Olsen’s diaries, rich as they are in anecdotes, observations and recollections, confirm the importance of memories in achieving the ‘all-at-onceness’ of his vision. In July 1994 he was reflecting on the Kimberley which provided him with some of his most memorable images: ‘The Kimberley has a flavour about it where everything becomes magic, a sense of surreality where things appear larger than they really are. It is a place for painters, poets and musicians. Everyday I see something that seems entirely new – to be seen in a different way – individual objects are more firmly silhouetted. I shall return today to a decade when I was in the Kimberley with the Duttons, dear Mary Durack, Vin and Carol Serventy and of course Alex Bortignon. It’s the wet and I see a bird, red-capped with huge feet that can walk on lily pads, and popularly known as the Christ-bird. Lily-trotters are more properly called jacanas. Tree frogs have pads on their hands and toes so that they can miraculously hang on wet leaves. There are spoonbills with their beaks going backwards and forwards dredging the rich porridge from the water’s bottom and sheets of drenching rain.’
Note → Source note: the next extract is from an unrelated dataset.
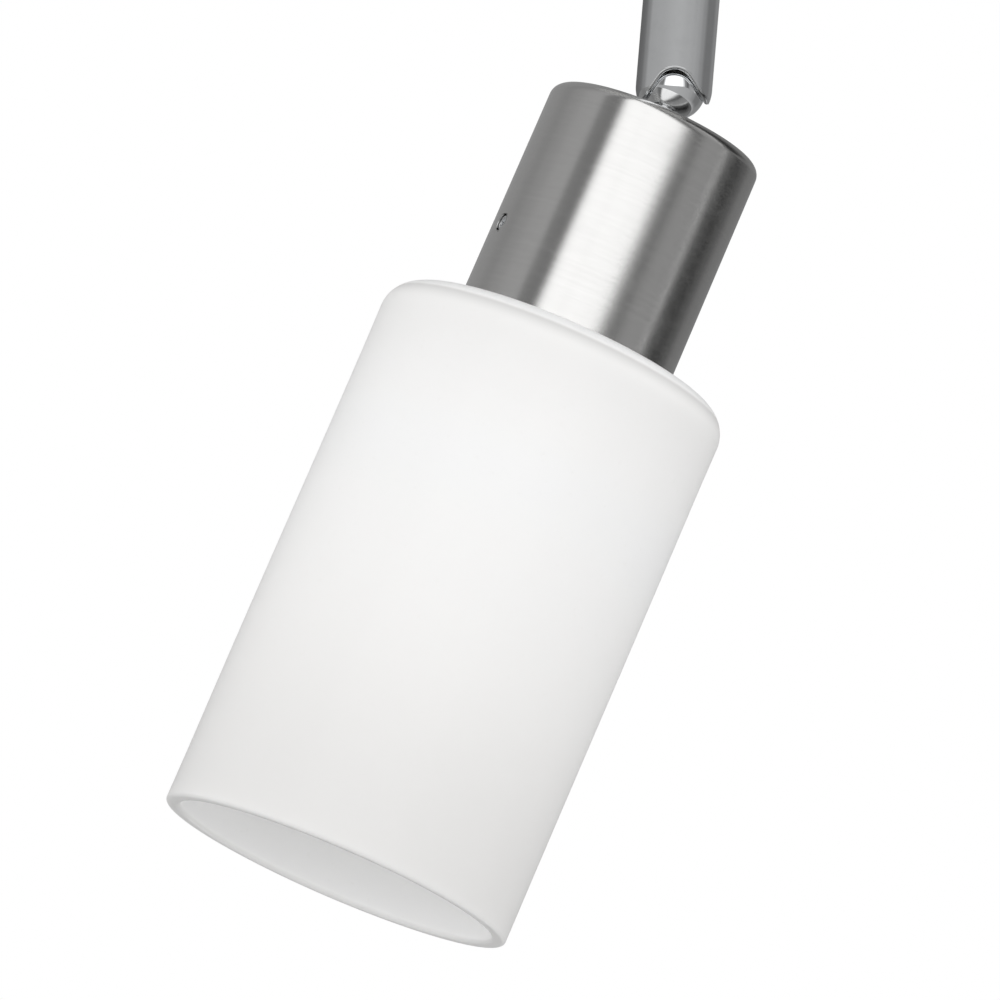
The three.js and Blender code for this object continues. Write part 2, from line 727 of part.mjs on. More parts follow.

Other memories relate to his teachers. Olsen remembers how Godfrey Miller would make little sketches during life-classes – first warming the paper by the radiator. His classes were serious, silent, interrupted only by the sound of paper being torn or the scraping of palette knives. Here the memories include an auditory dimension. After reading Seamus Heaney, Olsen made a note in his diary of Eliot’s theory of the ‘auditory imagination’: ‘The feeling for syllable and rhythm penetrating far below the conscious levels of thought and feeling, invigorating every word, sinking to the most primitive and forgotten, returning to the origin and bringing something back, fusing “the most ancient and the most civilised society”. Rembrandt’s tones do that, they send us right back to cave paintings, they reverberate against the ancient soul. ‘ The beginning of everything.’
While, as the drawings in his exhibition indicate, Olsen is prompted by the sensations and delights of each day, he also remembers the long dark shadows of early morning, black birds scudding over wet grass, shadows of crows on the trees and an old dog chewing a juicy bone over the same wet grass. His memories, like his paintings and drawings, reverberate with the Ying and Yang of a long and creative life in which his imagery captures those moments that live on through the richness and vivacity of his art.
Olsen has declared: ‘You have to be a certain age to look at the past … I’m looking towards an uncertain future, but I’ll travel with it!’ And that he does with characteristic wisdom, generosity, optimism and boundless creativity.